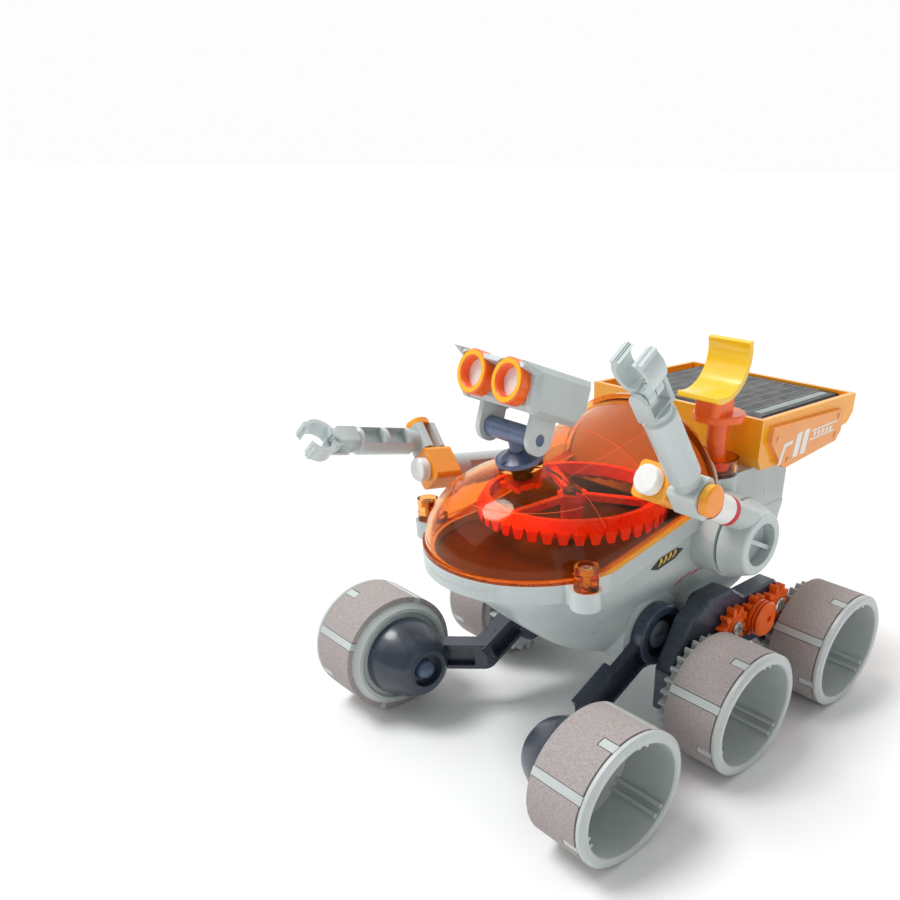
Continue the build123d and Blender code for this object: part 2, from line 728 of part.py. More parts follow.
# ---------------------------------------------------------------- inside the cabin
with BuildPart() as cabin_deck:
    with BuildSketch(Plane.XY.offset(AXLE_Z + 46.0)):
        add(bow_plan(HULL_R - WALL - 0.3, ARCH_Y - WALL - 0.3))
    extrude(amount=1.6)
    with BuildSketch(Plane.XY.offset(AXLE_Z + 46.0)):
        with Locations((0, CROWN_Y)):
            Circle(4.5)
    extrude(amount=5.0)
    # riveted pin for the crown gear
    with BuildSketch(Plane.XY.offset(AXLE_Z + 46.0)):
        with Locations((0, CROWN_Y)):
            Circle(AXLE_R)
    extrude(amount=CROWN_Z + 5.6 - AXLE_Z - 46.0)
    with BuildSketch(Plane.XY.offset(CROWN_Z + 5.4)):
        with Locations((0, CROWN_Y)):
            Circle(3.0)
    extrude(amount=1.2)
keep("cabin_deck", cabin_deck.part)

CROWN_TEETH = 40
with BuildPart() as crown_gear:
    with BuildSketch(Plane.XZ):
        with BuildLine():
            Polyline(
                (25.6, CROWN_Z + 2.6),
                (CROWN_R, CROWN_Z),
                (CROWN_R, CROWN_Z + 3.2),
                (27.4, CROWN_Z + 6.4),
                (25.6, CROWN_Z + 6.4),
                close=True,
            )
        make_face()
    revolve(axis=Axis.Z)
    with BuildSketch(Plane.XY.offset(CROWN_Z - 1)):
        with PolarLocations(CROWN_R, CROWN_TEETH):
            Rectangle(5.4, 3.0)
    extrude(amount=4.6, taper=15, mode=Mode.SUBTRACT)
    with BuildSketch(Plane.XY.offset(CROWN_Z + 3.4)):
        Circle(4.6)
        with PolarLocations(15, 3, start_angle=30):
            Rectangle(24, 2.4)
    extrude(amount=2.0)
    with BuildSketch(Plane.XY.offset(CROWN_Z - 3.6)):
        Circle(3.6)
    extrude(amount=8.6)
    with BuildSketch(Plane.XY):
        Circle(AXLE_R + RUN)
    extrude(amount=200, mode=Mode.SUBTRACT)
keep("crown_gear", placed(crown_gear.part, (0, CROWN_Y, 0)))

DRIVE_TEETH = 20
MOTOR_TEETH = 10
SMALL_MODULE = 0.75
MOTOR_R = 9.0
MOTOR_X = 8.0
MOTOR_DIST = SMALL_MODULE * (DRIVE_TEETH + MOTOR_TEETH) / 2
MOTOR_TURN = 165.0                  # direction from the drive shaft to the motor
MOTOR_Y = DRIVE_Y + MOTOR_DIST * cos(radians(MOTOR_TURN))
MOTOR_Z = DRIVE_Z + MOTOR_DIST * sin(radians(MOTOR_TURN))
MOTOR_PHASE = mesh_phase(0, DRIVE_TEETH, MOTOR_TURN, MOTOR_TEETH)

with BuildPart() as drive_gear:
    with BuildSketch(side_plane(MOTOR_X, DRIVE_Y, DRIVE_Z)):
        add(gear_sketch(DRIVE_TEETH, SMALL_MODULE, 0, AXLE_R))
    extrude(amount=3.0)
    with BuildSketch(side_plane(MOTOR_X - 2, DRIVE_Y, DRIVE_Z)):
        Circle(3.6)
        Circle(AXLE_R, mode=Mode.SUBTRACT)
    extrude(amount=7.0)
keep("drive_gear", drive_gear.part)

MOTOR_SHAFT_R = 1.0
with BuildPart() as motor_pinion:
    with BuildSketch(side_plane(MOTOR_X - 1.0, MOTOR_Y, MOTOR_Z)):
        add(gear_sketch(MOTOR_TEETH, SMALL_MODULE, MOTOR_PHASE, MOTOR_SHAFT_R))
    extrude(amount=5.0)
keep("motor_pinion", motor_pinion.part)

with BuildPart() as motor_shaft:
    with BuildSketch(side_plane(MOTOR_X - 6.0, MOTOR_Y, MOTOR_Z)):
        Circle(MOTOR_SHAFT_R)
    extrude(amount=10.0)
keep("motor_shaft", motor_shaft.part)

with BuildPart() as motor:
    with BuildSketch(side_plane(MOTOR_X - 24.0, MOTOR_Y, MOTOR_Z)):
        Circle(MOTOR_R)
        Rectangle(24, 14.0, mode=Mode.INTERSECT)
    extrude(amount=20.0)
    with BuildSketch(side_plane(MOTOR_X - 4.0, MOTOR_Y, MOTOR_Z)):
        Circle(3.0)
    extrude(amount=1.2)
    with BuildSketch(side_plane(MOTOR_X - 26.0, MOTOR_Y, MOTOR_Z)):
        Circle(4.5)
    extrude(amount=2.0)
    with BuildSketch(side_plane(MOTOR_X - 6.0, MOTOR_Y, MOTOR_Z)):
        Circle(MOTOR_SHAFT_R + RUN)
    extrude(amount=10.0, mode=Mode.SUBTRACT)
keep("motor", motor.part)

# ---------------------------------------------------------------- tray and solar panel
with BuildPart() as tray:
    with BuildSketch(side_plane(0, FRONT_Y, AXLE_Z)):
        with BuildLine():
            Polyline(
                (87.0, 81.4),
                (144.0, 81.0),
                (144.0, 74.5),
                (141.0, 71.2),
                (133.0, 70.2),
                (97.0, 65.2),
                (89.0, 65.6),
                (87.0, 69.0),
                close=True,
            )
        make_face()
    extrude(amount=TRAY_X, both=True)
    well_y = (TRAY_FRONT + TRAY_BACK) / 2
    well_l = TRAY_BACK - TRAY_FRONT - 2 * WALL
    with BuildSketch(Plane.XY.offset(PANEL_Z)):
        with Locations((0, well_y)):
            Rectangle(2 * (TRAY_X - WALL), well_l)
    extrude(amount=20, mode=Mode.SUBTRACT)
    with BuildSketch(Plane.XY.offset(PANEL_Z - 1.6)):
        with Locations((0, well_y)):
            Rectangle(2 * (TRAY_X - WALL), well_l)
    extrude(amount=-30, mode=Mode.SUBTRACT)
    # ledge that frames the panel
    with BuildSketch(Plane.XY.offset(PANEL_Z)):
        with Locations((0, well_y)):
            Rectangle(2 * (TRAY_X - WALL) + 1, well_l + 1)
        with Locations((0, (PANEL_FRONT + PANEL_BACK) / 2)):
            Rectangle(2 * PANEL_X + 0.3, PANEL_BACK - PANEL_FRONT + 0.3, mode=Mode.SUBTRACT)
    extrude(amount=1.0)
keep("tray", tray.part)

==

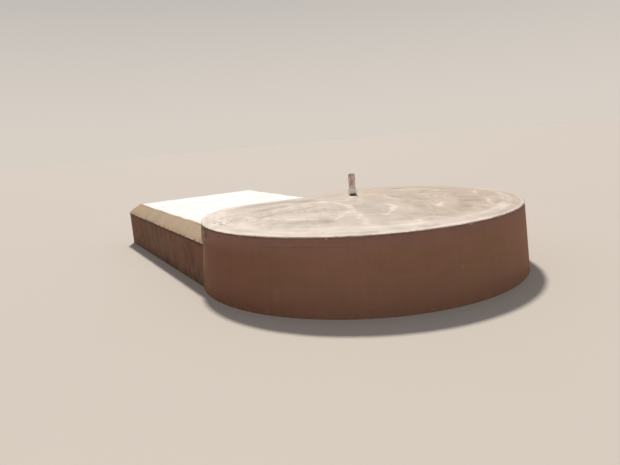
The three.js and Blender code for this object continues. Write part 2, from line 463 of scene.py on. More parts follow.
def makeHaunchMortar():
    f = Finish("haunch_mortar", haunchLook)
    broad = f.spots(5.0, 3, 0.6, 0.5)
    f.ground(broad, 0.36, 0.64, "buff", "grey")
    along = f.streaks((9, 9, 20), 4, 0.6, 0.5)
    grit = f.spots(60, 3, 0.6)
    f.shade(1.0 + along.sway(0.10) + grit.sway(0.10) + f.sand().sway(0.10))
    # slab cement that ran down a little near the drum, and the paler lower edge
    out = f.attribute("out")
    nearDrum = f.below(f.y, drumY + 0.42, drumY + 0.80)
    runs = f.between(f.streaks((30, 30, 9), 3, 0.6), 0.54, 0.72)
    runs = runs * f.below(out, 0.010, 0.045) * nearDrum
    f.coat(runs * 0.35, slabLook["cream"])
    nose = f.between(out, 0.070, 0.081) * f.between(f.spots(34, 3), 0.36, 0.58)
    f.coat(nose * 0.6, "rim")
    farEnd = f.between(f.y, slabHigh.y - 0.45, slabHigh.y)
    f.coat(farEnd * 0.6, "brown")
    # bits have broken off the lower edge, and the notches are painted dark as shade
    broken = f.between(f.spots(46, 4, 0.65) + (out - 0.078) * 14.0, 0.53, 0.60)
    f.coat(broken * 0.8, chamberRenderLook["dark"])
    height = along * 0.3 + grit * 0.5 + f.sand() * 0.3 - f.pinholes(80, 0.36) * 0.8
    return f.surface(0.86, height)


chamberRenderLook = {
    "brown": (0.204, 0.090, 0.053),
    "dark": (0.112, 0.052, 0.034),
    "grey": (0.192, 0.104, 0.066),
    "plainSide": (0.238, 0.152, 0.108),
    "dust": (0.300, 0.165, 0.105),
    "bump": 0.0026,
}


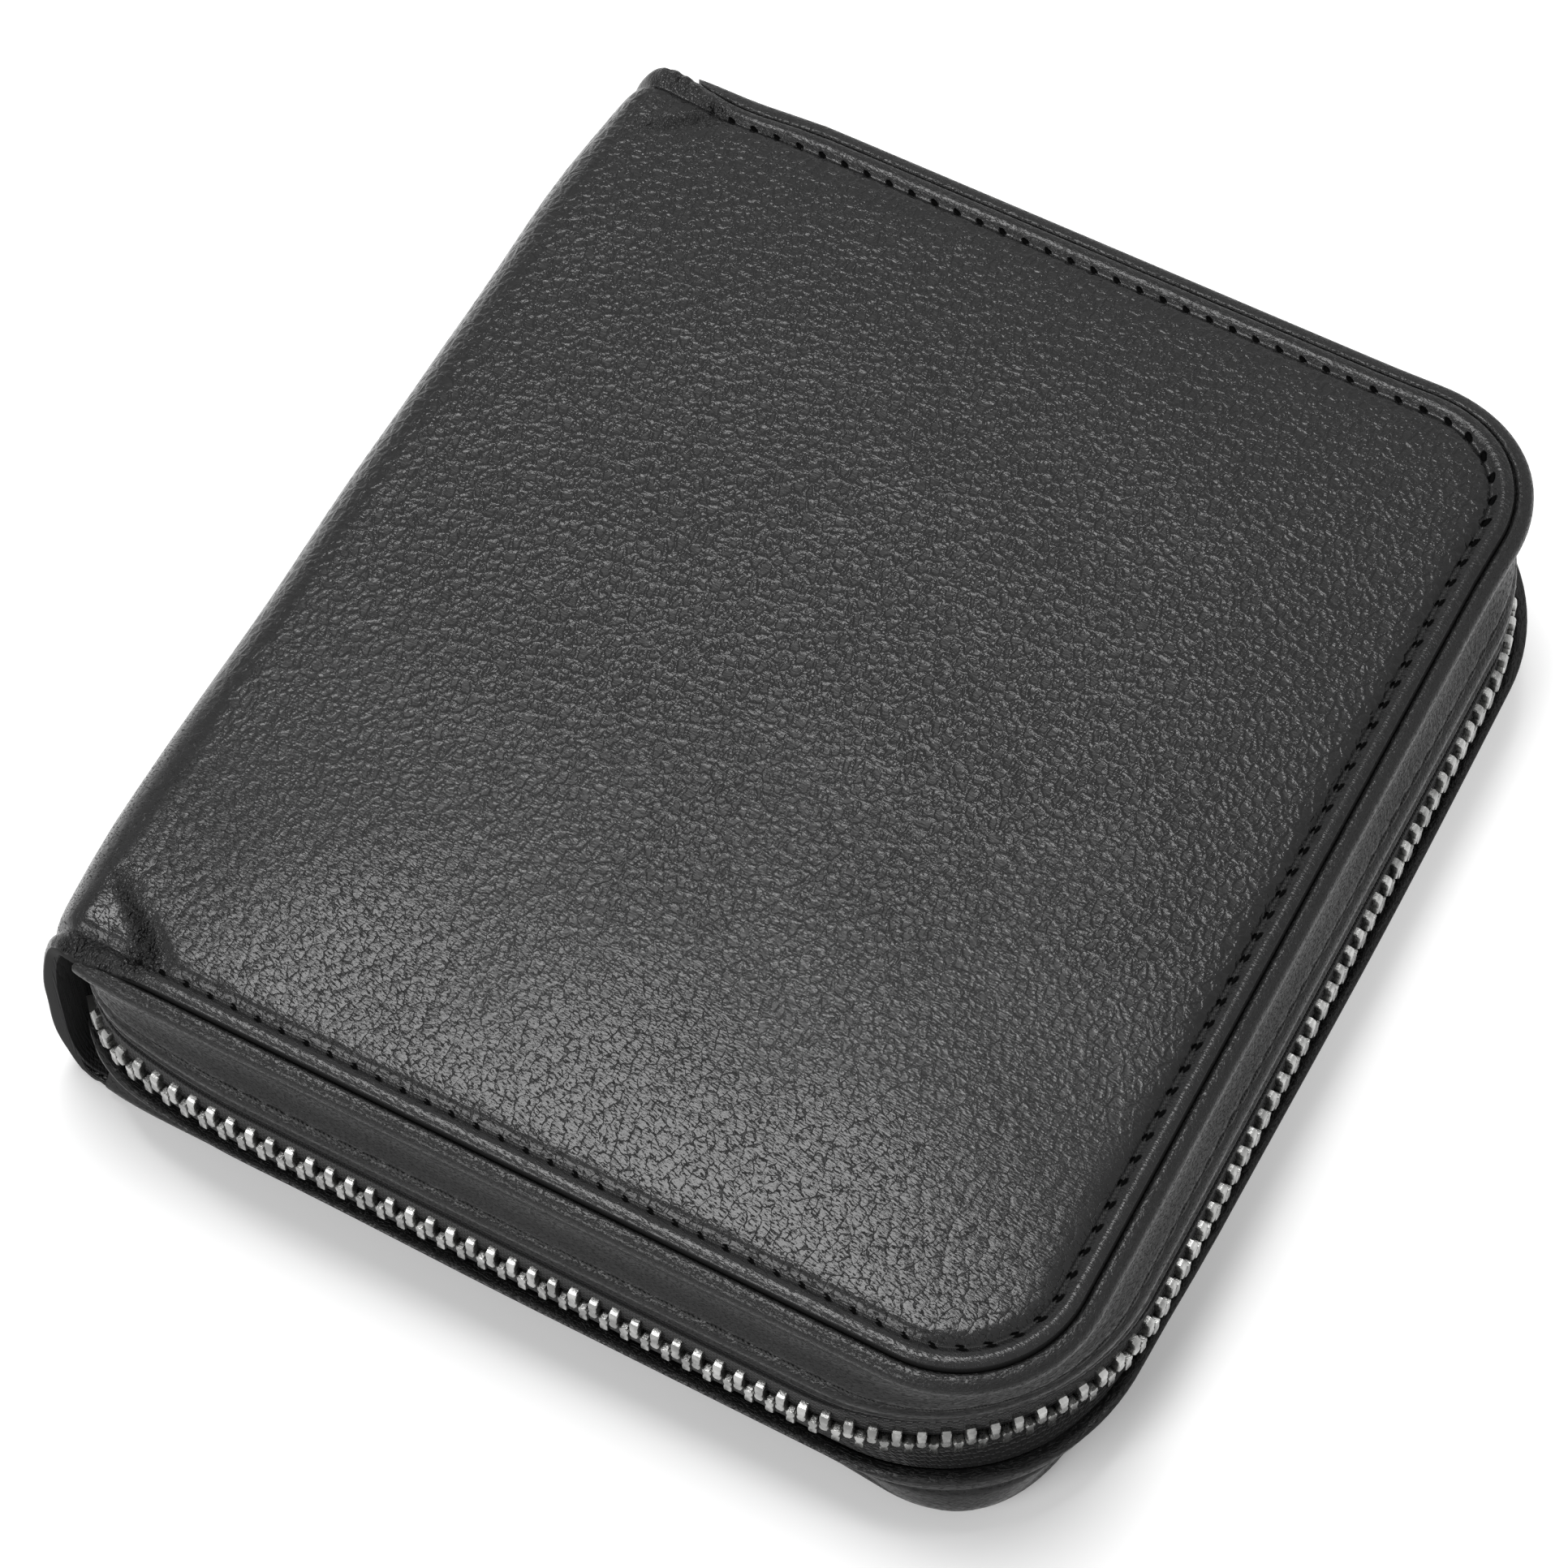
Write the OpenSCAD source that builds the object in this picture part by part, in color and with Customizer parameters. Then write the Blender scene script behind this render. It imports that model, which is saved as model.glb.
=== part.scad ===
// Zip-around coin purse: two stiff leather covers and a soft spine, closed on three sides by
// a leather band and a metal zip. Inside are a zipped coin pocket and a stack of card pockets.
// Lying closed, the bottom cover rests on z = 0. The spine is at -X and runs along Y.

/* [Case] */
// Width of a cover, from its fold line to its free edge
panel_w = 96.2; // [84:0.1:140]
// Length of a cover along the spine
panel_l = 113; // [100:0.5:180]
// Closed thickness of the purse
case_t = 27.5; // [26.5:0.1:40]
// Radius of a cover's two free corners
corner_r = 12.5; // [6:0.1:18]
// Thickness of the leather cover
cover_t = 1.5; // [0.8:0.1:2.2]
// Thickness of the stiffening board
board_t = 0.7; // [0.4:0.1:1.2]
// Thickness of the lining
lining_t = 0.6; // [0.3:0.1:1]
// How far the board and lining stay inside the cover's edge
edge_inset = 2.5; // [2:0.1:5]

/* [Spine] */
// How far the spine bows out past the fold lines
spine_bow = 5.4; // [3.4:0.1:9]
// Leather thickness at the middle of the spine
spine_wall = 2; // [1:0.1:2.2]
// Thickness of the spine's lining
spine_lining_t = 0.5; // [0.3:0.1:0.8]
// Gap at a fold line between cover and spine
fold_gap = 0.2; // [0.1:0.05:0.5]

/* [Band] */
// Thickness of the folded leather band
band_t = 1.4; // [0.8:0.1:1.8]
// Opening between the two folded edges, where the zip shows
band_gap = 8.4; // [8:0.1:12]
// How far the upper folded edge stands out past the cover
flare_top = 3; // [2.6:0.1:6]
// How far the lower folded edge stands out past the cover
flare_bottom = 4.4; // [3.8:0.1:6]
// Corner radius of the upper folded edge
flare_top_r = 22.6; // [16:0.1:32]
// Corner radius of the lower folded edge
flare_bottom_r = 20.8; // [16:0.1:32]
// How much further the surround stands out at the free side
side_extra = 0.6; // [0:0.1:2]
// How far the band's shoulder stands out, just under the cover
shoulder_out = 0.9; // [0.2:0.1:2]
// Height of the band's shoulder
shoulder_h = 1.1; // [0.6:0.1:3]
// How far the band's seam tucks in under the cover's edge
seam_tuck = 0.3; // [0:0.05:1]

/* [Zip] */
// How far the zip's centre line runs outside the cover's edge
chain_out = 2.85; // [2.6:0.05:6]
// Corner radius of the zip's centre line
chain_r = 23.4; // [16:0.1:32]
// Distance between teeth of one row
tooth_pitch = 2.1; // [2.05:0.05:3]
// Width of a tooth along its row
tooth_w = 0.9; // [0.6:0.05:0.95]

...

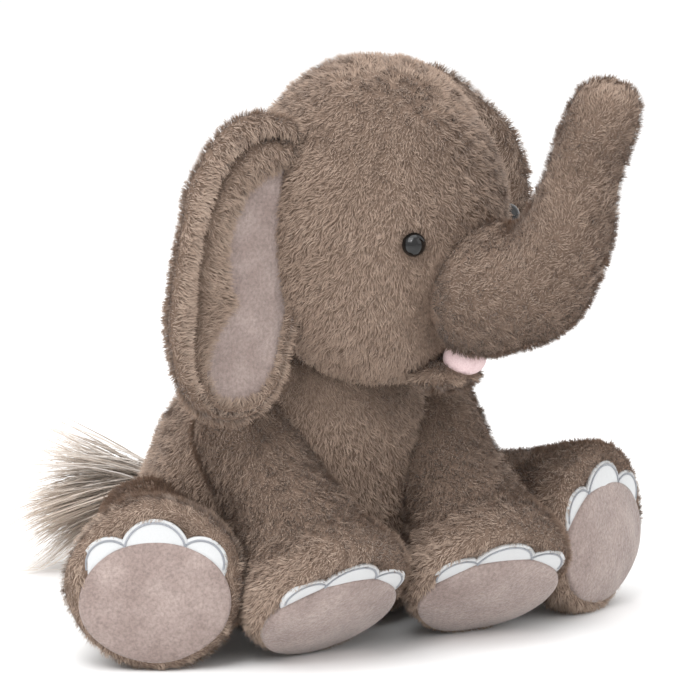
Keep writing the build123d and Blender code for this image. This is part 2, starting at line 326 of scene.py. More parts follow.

▶ **Task description**
Take the lines from the line with "Continue the build123d" through the line with "(0, CROWN_Y, 0)))", both ends included, and give them again exactly, with nothing else.

▶ **Exercise solution**
Continue the build123d and Blender code for this object: part 2, from line 728 of part.py. More parts follow.
# ---------------------------------------------------------------- inside the cabin
with BuildPart() as cabin_deck:
    with BuildSketch(Plane.XY.offset(AXLE_Z + 46.0)):
        add(bow_plan(HULL_R - WALL - 0.3, ARCH_Y - WALL - 0.3))
    extrude(amount=1.6)
    with BuildSketch(Plane.XY.offset(AXLE_Z + 46.0)):
        with Locations((0, CROWN_Y)):
            Circle(4.5)
    extrude(amount=5.0)
    # riveted pin for the crown gear
    with BuildSketch(Plane.XY.offset(AXLE_Z + 46.0)):
        with Locations((0, CROWN_Y)):
            Circle(AXLE_R)
    extrude(amount=CROWN_Z + 5.6 - AXLE_Z - 46.0)
    with BuildSketch(Plane.XY.offset(CROWN_Z + 5.4)):
        with Locations((0, CROWN_Y)):
            Circle(3.0)
    extrude(amount=1.2)
keep("cabin_deck", cabin_deck.part)

CROWN_TEETH = 40
with BuildPart() as crown_gear:
    with BuildSketch(Plane.XZ):
        with BuildLine():
            Polyline(
                (25.6, CROWN_Z + 2.6),
                (CROWN_R, CROWN_Z),
                (CROWN_R, CROWN_Z + 3.2),
                (27.4, CROWN_Z + 6.4),
                (25.6, CROWN_Z + 6.4),
                close=True,
            )
        make_face()
    revolve(axis=Axis.Z)
    with BuildSketch(Plane.XY.offset(CROWN_Z - 1)):
        with PolarLocations(CROWN_R, CROWN_TEETH):
            Rectangle(5.4, 3.0)
    extrude(amount=4.6, taper=15, mode=Mode.SUBTRACT)
    with BuildSketch(Plane.XY.offset(CROWN_Z + 3.4)):
        Circle(4.6)
        with PolarLocations(15, 3, start_angle=30):
            Rectangle(24, 2.4)
    extrude(amount=2.0)
    with BuildSketch(Plane.XY.offset(CROWN_Z - 3.6)):
        Circle(3.6)
    extrude(amount=8.6)
    with BuildSketch(Plane.XY):
        Circle(AXLE_R + RUN)
    extrude(amount=200, mode=Mode.SUBTRACT)
keep("crown_gear", placed(crown_gear.part, (0, CROWN_Y, 0)))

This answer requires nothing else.